Actually, it's more than "the most sensible thing", it would be the right thing, as this happened on her watch and was therefore ultimately her responsibility. Of course, on the "buck stops here" principle, one could argue that Rupert should dump his son James, but the younger Murdoch actually has far more "plausible deniability" than does Ms. Brooks.

Why did the Murdochs move so quickly to close the paper down? You might think it was to silence the chorus of outrage.

But it seems to have done little more than raise suspicions.

Slate's Jack Shafer calls the action "the ultimate 'reverse-ferret'" (read the whole story; it's scandalously funny and deeply depressing). He terms the closing of the paper as an action "designed to scatter and confuse the audience." Shafer continues,
It looks like the sacrifice of something very special to him, seeing as it was his first U.K. newspaper acquisition in 1968. But it's not. It looks like atonement, but it's not. It's supposed to change the subject, but it's too late for that....
As Jennifer Preston and Jeremy Peters wrote in today's New York Times, some immediately saw it "as a ploy to salvage government approval of the News Corporation's potentially lucrative controlling stake in the satellite company British Sky Broadcasting, or BSkyB. Others saw it merely as a rebranding."

Allison Frankel, on her Reuters blog, wrote that -- according to a British media lawyer -- by closing the tabloid down, the company "may not be obliged to retain documents that could be relevant to civil and criminal claims against the newspaper -- even in cases that were already underway."

Moreover, the scandal has made one thing very clear: the relationship between the British press, in the person of Mr. Murdoch (senior), and British politicians (on both sides of the aisle) has been ickily close.

In today's New York Times, John Burns and Jo Becker report that
Some of Mr. Cameron's political opponents have cast the embrace of Mr. Murdoch as a mistake that could combine with other recent miscues by the Cameron government to seriously weaken the prime minister's party, the Conservatives. But those critics ... have to cope with the awkward fact that the Labour Party was just as closely linked to Mr. Murdoch, if not more so, during the 13 years that Britain was led by Mr. Cameron's predecessors as prime minister, Tony Blair and Gordon Brown.
But there's another group I'd like to hear from: News Corp.'s board of directors. They are ultimately responsible. What are they going to do? I'm waiting to read that story. (Curious as to who they are? Try here.)

Wednesday, July 6, 2011

Time for Ethics 101

It's one thing to create incentives; it's another to figure out exactly what behavior you're incentivizing.

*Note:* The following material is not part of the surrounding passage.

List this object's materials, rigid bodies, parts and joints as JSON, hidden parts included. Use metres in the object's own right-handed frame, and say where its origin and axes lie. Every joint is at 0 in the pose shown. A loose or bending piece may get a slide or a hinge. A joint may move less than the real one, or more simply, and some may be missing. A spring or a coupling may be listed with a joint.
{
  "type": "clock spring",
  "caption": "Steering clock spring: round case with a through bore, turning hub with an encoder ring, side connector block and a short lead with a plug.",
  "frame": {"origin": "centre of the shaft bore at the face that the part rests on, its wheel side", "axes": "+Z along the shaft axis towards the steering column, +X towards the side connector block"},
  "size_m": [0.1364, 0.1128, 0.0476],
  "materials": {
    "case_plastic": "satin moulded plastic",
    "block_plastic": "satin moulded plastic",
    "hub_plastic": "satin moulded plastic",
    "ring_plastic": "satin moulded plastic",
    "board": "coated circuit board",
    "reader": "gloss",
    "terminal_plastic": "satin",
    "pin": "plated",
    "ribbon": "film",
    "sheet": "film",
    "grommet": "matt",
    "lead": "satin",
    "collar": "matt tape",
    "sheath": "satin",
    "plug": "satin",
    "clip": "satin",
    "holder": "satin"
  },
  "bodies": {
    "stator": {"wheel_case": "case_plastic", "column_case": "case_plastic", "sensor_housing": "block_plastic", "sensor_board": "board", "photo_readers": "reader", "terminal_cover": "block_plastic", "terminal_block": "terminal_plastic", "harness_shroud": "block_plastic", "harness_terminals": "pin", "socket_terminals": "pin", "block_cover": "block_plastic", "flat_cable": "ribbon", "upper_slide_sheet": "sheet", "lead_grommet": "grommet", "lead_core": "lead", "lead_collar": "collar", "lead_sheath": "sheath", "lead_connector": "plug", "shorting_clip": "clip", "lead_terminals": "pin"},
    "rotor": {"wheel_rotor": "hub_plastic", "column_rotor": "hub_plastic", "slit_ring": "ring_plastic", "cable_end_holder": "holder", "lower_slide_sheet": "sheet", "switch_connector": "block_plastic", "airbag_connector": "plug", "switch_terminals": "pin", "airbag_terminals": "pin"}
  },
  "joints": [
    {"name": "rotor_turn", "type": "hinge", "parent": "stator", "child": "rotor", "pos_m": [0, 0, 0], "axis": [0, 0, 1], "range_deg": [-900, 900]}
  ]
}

Think of it this way: Your company makes widgets; they're OK widgets but senior management wants them to be the best widgets. A manufacturing consultant tells the CEO to provide big bonuses to the workers who make the best widgets and their supervisors, and the program is implemented. Now, you're a supervisor for a dozen people on the widget-production line. At the end of the shift, when they've gone home, you notice that a few of the widgets aren't quite right. With the new bonus program, your salary, your very job in fact, depends on the percentage of perfect widgets produced. If you could fix those wacky widgets quickly, without anyone noticing, would you?

That was pretty simple, but let's turn to a more complicated question: public education. More and more schools, locally and nationally, have instituted testing programs to determine how much children have learned. Teachers, principals, and superintendents are frequently praised or punished, depending on the test results. Not only are bonuses tied to test scores, but jobs are too. Teachers whose students don't improve enough risk being let go. In a tough economic climate, that incentive might easily incline someone to fudge the data a little bit.

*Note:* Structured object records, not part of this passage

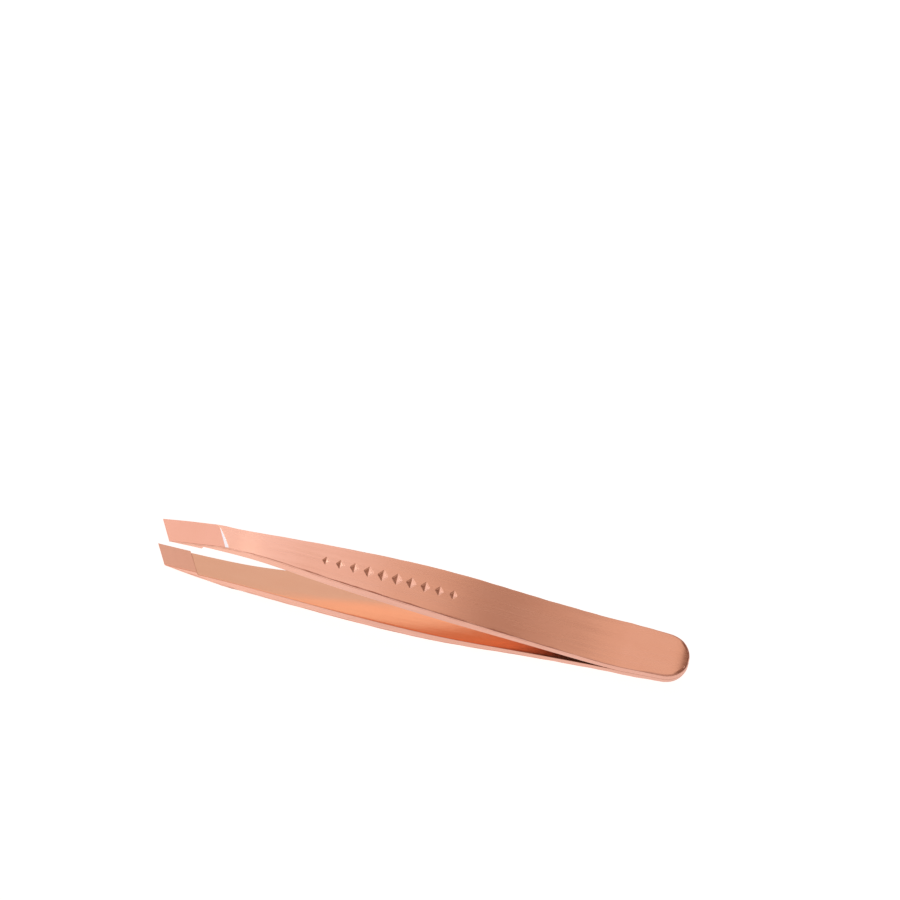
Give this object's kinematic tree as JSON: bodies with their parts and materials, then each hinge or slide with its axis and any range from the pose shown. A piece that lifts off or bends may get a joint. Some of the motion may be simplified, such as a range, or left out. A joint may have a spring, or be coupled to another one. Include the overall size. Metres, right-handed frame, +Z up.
{
  "type": "slant tweezers",
  "caption": "Slant-tip tweezers: two bowed spring arms welded at a rounded heel, with ground tips, raised pads and a row of pressed lozenges.",
  "frame": {"origin": "on the plane the lower arm's belly rests on, under the middle of the overall box; the weld joint's plane is level, 6.0 mm above it", "axes": "+X from the tips to the welded heel, +Y across the width towards the longer side of the slant, +Z up through the two arms, with the ornament on top"},
  "size_m": [0.095, 0.0098, 0.012],
  "materials": {
    "rose_gold_satin": "fine lengthwise satin brushing under a rose-gold coating, bright deburred edges",
    "weld_metal": "fused steel, hidden between the leaves"
  },
  "bodies": {
    "heel": {"upper_heel_leaf": "rose_gold_satin", "lower_heel_leaf": "rose_gold_satin", "spot_welds": "weld_metal"},
    "upper_arm": {"upper_arm": "rose_gold_satin"},
    "lower_arm": {"lower_arm": "rose_gold_satin"}
  },
  "joints": [
    {"name": "upper_arm_flex", "type": "hinge", "parent": "heel", "child": "upper_arm", "pos_m": [0.0275, 0, 0.00708], "axis": [0, -1, 0], "range_deg": [0, 2.83], "stiffness_Nm_per_rad": 8.6},
    {"name": "lower_arm_flex", "type": "hinge", "parent": "heel", "child": "lower_arm", "pos_m": [0.0275, 0, 0.00493], "axis": [0, 1, 0], "range_deg": [0, 2.83], "stiffness_Nm_per_rad": 8.6}
  ]
}
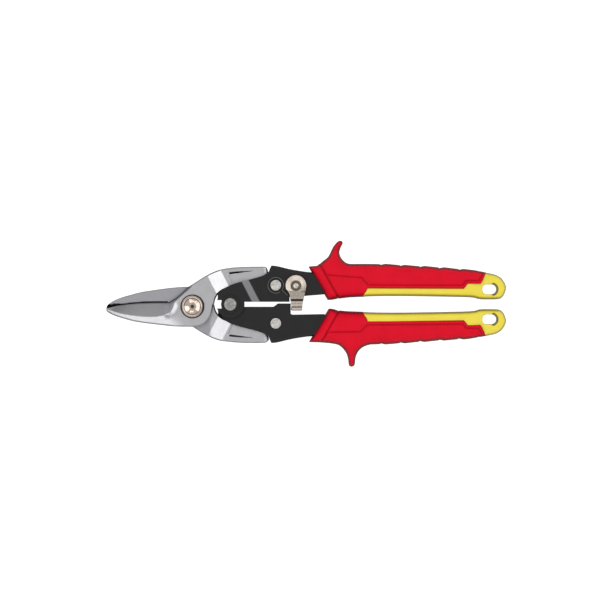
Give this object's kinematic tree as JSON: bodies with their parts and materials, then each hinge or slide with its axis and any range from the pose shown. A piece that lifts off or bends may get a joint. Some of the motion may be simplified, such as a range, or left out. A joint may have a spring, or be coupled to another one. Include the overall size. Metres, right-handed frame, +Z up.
{
  "type": "aviation snips",
  "caption": "Compound-action sheet metal snips with straight jaws, folded steel handles, guarded two-part grips and a thumb latch.",
  "frame": {"origin": "middle of the tool's bounding box, on the plane it lies on", "axes": "+X from the jaws to the ends of the handles, +Y towards the handle with the latch, +Z up through the tool as it lies on its back"},
  "size_m": [0.2594, 0.0818, 0.019],
  "materials": {
    "ground_steel": "ground and polished",
    "nickel_steel": "nickel plated",
    "black_steel": "satin black coating",
    "spring_steel": "drawn wire",
    "red_grip": "soft matt moulding",
    "yellow_grip": "satin moulding"
  },
  "bodies": {
    "upper_handle": {"upper_handle_channel": "black_steel", "upper_grip_core": "yellow_grip", "upper_grip_cover": "red_grip", "handle_rivet": "black_steel", "handle_washer_front": "black_steel", "handle_washer_rear": "black_steel", "spring_sleeve": "spring_steel", "handle_spring": "spring_steel", "upper_blade_rivet": "black_steel", "latch_rivet": "nickel_steel", "latch_washer": "nickel_steel", "latch_spring": "spring_steel"},
    "lower_handle": {"lower_handle_channel": "black_steel", "lower_grip_core": "yellow_grip", "lower_grip_cover": "red_grip", "lower_blade_rivet": "black_steel"},
    "front_blade": {"front_blade": "ground_steel", "pivot_bolt": "nickel_steel", "pivot_washer": "black_steel", "pivot_nut": "nickel_steel"},
    "rear_blade": {"rear_blade": "ground_steel"},
    "latch": {"latch": "nickel_steel"}
  },
  "joints": [
    {"name": "handle_hinge", "type": "hinge", "parent": "upper_handle", "child": "lower_handle", "pos_m": [-0.04905, -0.00038, 0.0095], "axis": [0, 0, -1], "range_deg": [0, 40], "deforming": ["handle_spring"]},
    {"name": "front_blade_hinge", "type": "hinge", "parent": "upper_handle", "child": "front_blade", "pos_m": [-0.0197, 0.01192, 0.0095], "axis": [0, 0, -1], "range_deg": [0, 10.5]},
    {"name": "rear_blade_hinge", "type": "hinge", "parent": "front_blade", "child": "rear_blade", "pos_m": [-0.07365, -0.00178, 0.0095], "axis": [0, 0, -1], "range_deg": [0, 20.6]},
    {"name": "latch_hinge", "type": "hinge", "parent": "upper_handle", "child": "latch", "pos_m": [-0.00665, 0.01162, 0.0095], "axis": [0, 0, 1], "range_deg": [-8, 40], "deforming": ["latch_spring"]}
  ],
  "couplings": [
    {"joint": "front_blade_hinge", "follows": "handle_hinge", "ratio": 0.2606},
    {"joint": "rear_blade_hinge", "follows": "handle_hinge", "ratio": 0.5138}
  ]
}
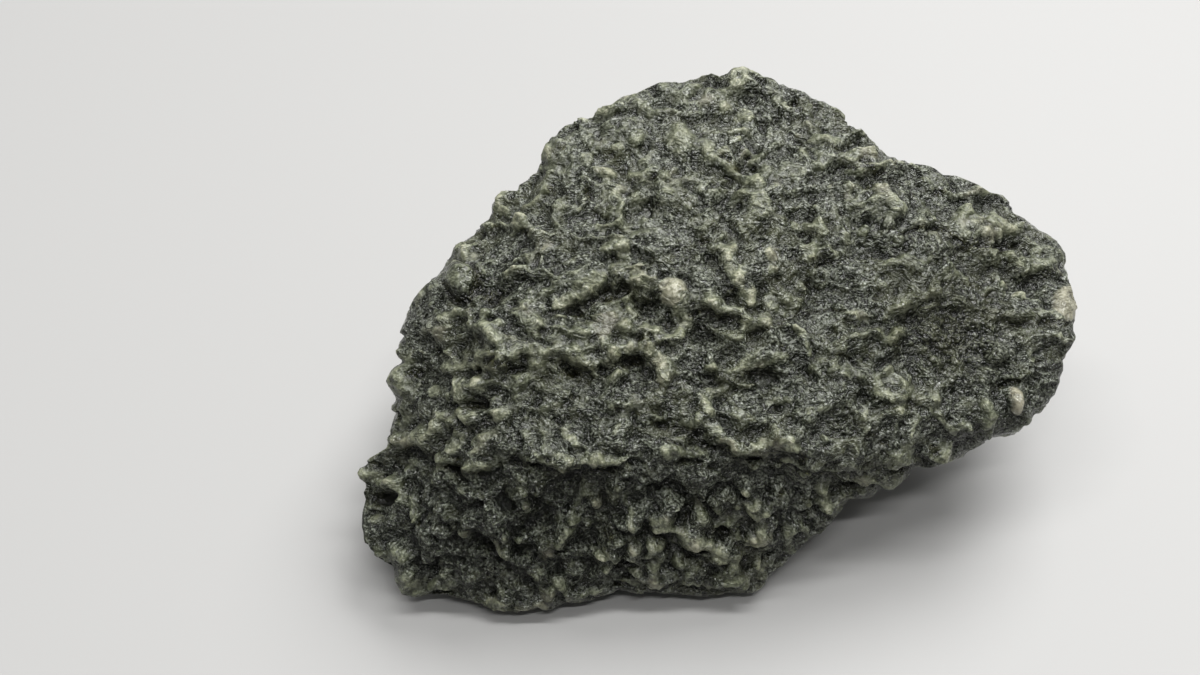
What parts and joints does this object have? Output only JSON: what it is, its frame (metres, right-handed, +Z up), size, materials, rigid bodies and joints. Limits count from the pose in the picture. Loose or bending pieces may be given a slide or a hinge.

And so it has. Only more than a little bit.

According to an article by Kim Severson in today's New York Times (and widely reported elsewhere), a Georgia state investigation has shown "rampant, systematic cheating on test scores" in Atlanta's public schools (the full report, divided into three volumes, is available here, here, and here).

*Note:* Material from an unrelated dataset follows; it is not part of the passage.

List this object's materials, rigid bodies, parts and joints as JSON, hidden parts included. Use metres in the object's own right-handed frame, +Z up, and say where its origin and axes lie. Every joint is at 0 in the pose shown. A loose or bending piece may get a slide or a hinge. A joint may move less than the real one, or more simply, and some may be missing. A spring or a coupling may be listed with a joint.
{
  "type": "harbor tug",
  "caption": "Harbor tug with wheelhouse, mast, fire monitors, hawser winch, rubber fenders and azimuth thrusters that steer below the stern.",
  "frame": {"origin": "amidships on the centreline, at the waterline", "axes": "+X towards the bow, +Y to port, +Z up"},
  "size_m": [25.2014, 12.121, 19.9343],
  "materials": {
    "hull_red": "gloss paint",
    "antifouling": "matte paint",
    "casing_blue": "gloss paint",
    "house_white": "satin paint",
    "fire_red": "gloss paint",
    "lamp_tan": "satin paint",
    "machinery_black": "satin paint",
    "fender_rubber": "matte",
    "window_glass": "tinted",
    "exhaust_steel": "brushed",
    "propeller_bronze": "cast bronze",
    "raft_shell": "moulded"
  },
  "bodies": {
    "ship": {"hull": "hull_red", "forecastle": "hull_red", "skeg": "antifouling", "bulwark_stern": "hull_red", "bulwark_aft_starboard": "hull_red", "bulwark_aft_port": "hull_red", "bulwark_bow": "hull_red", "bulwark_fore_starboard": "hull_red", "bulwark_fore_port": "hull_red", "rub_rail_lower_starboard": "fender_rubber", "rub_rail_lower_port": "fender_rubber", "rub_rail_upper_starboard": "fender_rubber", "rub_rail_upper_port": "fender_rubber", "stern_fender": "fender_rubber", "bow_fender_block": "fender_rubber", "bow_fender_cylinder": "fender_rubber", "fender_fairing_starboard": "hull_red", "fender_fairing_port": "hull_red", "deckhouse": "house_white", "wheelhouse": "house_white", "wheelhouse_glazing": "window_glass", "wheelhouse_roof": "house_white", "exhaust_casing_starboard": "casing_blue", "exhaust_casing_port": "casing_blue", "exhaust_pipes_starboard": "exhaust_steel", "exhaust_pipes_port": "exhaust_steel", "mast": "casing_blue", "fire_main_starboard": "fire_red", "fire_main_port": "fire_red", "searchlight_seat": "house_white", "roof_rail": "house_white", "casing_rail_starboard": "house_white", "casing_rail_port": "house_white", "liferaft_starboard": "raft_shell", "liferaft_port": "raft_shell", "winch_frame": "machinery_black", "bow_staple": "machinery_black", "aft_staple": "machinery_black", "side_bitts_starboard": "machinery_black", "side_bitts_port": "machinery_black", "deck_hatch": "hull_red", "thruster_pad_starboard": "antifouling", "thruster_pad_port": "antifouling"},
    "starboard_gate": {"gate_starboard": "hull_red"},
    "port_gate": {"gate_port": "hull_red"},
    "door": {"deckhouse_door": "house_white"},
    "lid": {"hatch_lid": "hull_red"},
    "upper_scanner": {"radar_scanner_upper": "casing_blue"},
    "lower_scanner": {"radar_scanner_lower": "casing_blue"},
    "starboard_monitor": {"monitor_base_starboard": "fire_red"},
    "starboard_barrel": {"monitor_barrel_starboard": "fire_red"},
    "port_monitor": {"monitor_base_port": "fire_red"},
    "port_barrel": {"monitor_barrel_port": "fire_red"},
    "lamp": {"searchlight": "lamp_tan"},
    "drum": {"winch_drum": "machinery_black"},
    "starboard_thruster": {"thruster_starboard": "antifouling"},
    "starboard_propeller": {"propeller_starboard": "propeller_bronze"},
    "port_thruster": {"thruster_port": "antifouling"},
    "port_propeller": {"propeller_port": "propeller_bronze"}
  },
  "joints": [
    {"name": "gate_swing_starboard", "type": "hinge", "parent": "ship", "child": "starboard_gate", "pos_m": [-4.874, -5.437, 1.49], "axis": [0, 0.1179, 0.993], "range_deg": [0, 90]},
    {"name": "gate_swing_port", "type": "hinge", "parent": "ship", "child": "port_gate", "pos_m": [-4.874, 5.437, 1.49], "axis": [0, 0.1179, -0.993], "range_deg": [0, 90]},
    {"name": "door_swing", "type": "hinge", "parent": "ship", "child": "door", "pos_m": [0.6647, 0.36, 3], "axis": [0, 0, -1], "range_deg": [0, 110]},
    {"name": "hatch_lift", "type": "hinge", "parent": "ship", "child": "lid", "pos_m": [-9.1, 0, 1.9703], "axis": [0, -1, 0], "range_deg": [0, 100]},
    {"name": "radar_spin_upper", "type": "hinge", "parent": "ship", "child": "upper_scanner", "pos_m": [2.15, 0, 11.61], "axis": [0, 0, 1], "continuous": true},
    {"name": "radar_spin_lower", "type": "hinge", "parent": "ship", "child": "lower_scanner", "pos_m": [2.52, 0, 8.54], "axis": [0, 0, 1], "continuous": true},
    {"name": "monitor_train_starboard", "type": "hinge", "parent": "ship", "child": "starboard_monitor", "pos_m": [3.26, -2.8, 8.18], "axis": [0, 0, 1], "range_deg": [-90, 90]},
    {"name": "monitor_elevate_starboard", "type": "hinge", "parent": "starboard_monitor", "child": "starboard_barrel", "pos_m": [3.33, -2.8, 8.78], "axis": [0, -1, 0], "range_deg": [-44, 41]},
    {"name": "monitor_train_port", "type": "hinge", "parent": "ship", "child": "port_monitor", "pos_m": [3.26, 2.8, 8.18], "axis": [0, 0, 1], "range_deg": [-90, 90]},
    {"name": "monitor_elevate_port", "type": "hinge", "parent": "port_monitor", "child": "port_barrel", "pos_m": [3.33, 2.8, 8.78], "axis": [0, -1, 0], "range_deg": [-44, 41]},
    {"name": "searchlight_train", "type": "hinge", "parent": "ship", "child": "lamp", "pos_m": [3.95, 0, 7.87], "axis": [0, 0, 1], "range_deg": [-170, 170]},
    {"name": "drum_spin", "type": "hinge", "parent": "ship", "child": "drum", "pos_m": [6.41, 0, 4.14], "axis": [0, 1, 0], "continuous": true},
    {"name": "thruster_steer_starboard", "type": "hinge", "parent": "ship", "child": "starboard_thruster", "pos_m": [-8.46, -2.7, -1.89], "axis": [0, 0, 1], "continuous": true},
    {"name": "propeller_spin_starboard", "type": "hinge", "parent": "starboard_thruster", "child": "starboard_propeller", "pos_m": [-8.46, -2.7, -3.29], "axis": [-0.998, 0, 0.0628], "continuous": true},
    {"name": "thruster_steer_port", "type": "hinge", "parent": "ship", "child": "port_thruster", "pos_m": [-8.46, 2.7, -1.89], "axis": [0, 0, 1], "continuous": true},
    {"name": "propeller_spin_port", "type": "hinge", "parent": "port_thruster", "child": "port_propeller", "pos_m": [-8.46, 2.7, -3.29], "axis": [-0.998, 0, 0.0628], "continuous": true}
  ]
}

Cheating "occurred at 44 schools and involved at least 178 teachers and principals, almost half of whom have confessed..."

The investigation has centered on former Atlanta school superintendent Beverly Hall, "who was named the 2009 National Superintendent of the Year and has been considered one of the nation's best at running large, urban districts."

Hall was superintendent from 1999 until June of this year. She had announced last November that she would be leaving at the end of the 2010-2011 academic year. According to Severson's story, she left Tuesday for a vacation and was apparently unavailable for comment.

However, according to an article in today's Atlanta Journal-Constitution by Heather Vogell, Hall has issued a statement through her lawyer, "denying that she, her staff or the 'vast majority' of Atlanta educators knew or should have known of 'allegedly widespread' cheating. 'She further denies any other allegations of knowing and deliberate wrongdoing on her part or on the part of her senior staff,' the statement said, 'whether during the course of the investigation or before.'"

Questions have been raised about Atlanta schools' performance -- and that of Dr. Hall -- for many years. Last August, the Times ran a story by Shaila Dewan about a 2009 investigation that "centered on suspicions that answer forms on the state achievement test used to measure progress under the federal No Child Left Behind law had been tampered with by educators."

Dewan reported that during Dr. Hall's tenure,
...[The] graduation rate has increased by 30 percentage points. In the last three years, the college scholarship money offered to Atlanta graduates has doubled. And in the urban district tracking program, where progress is measured by a gold-standard test called the National Assessment of Educational Progress, or NAEP, scores have continued to climb.
Now it appears that it was all -- or largely -- a mirage. Instead, there was, as the report states, a "culture of fear, intimidation and retaliation." Those teachers and principals who were willing to report cheating or other misconduct often found themselves "the subject of an investigation and were disciplined."

After reading the stories, what saddened me most was that I wasn't surprised. Assuming that what the state's investigation indicates is true, it's shameful. But I doubt that it sprang into being full-blown. Most likely it started with one or two schools, one or two teachers, one or two principals. And one superintendent for whom winning was apparently not everything, but the only thing.

Sound familiar?

Instead of focusing only on testing math and reading skills, maybe we need to send everyone back to school for a quick brush-up on ethics skills.